Products: Two handbooks for use in professional development and coaching of middle-grade math teachers of ELLs will be developed. Scholarly reports of the findings will also be produced.

Structured Abstract

Setting: The study will take place in six urban middle schools in Massachusetts with substantial numbers of Hispanic and Asian students.

Population: Participants include 12 middle grade mathematics teachers and 120 ELL students.

Intervention: The Seminar Handbook will provide seminar leaders with guidance to facilitate six, three-hour seminars plus two optional seminars that will include meeting agendas, exemplar mathematics problems, research summaries, language tools and notes to accompany the problems, and guidance on how to facilitate seminar activities. Teachers will examine the role of challenging tasks, multiple strategies, visual diagramming, and meta-cognitive skills in learning to solve mathematical problems. They will engage in problem solving and in describing multiple strategies in terms of the underlying thinking. Seminars will also include content related to teaching mathematics to ELLs, including lesson planning, language tools for classroom instruction, use of visual diagrams, and helping students transition from diagrammatic to symbolic representations of problems. The Coaching Cycle Handbook will include general guidelines to help coaches influence teachers' classroom instruction, a set of protocols and tools to guide lesson planning and evaluation, and suggestions for activities and tools to help teachers transfer learning from the seminars to the classroom.

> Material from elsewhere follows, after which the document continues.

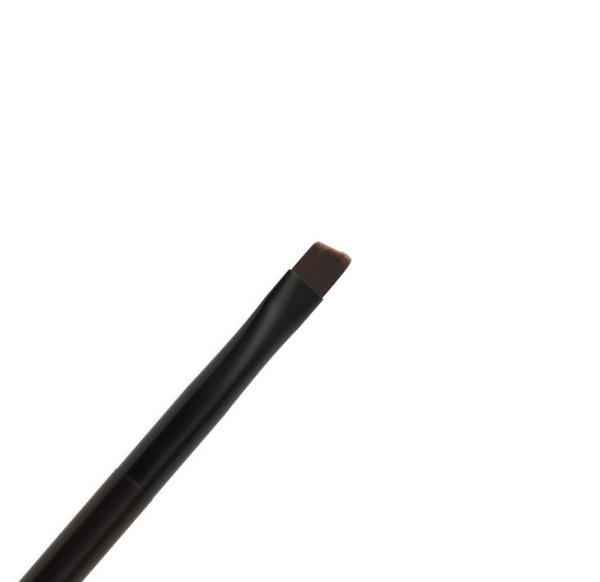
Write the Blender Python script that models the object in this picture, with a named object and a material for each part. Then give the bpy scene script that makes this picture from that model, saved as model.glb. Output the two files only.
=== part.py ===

Research Design and Methods: In Year 1, coaches will meet six times to discuss and try activities for the seminar and coaching cycle materials. In Year 2, researchers will conduct eight seminars and coaching cycles with teachers to try out the materials and solicit feedback for use in refining them. Data gathered in classroom observations will be combined with information obtained through teacher interviews and feedback forms to inform refinement of materials. A case study will be created for each teacher describing the teacher's change over the course of the six to eight observed coaching cycle lessons. The degree to which they modify their instruction in order to take into account cognitive demand, incorporate multimodal representations, support academic language development, and integrate diagramming will be assessed. Content and ELL experts will review materials each year of the project. The materials will be used by school-based leaders in Year 3 in a pilot test. Assessments of students' mathematics content knowledge will be administered before and after teachers participate in the seminars and coaching to provide evidence of student learning. Student performance in the classrooms of participating teachers the previous year will constitute the comparison group for the determining the promise of the intervention to improve EL learning in mathematics.

Key Measures: Key measures to support the iterative development include observation notes and artifacts from seminar and coaching cycles, seminar feedback forms, coaching cycle logs, teacher and coach interviews, and analysis of lesson plans. Student achievement will be measured using a test constructed from released National Assessment of Educational Progress and Massachusetts Comprehensive Assessment System items in mathematics. Achievement will also be measured using videotapes of student problem-solving sessions.

Data Analytic Strategy: Analytic memos will be produced for each training session that summarize themes from seminar observations and participant interviews. These memos will then be analyzed to identify themes for use in refining the training. A summary of observation notes, artifacts, and teacher logs will also be produced and reviewed for each coaching cycle. A similar process will be used for the feedback obtained from teachers describing their training experiences. Data collected in the quasi-experimental pilot study will compare gains in mathematics content knowledge made by ELL students in participating teachers' classrooms with the gains made by similar students in the same teachers' classrooms the previous year. The potential efficacy of the intervention will also be evaluated by analyzing videotaped, student think-alouds collected at the beginning and end of the school year to document changes in mathematical thinking and representation. Videotapes will be coded for problem-solving themes (e.g., use of strategies, tools, persistence, accuracy of reasoning, and focus on solutions) and communication themes (e.g., justifying statements, questioning, language use, and non-linguistic communication).

Publications

Book

Driscoll, M., Nikula, J., and DePiper, J.N. (2016). Mathematical Thinking and Communication: Access for English Learners. Portsmouth, NH: Heinemann.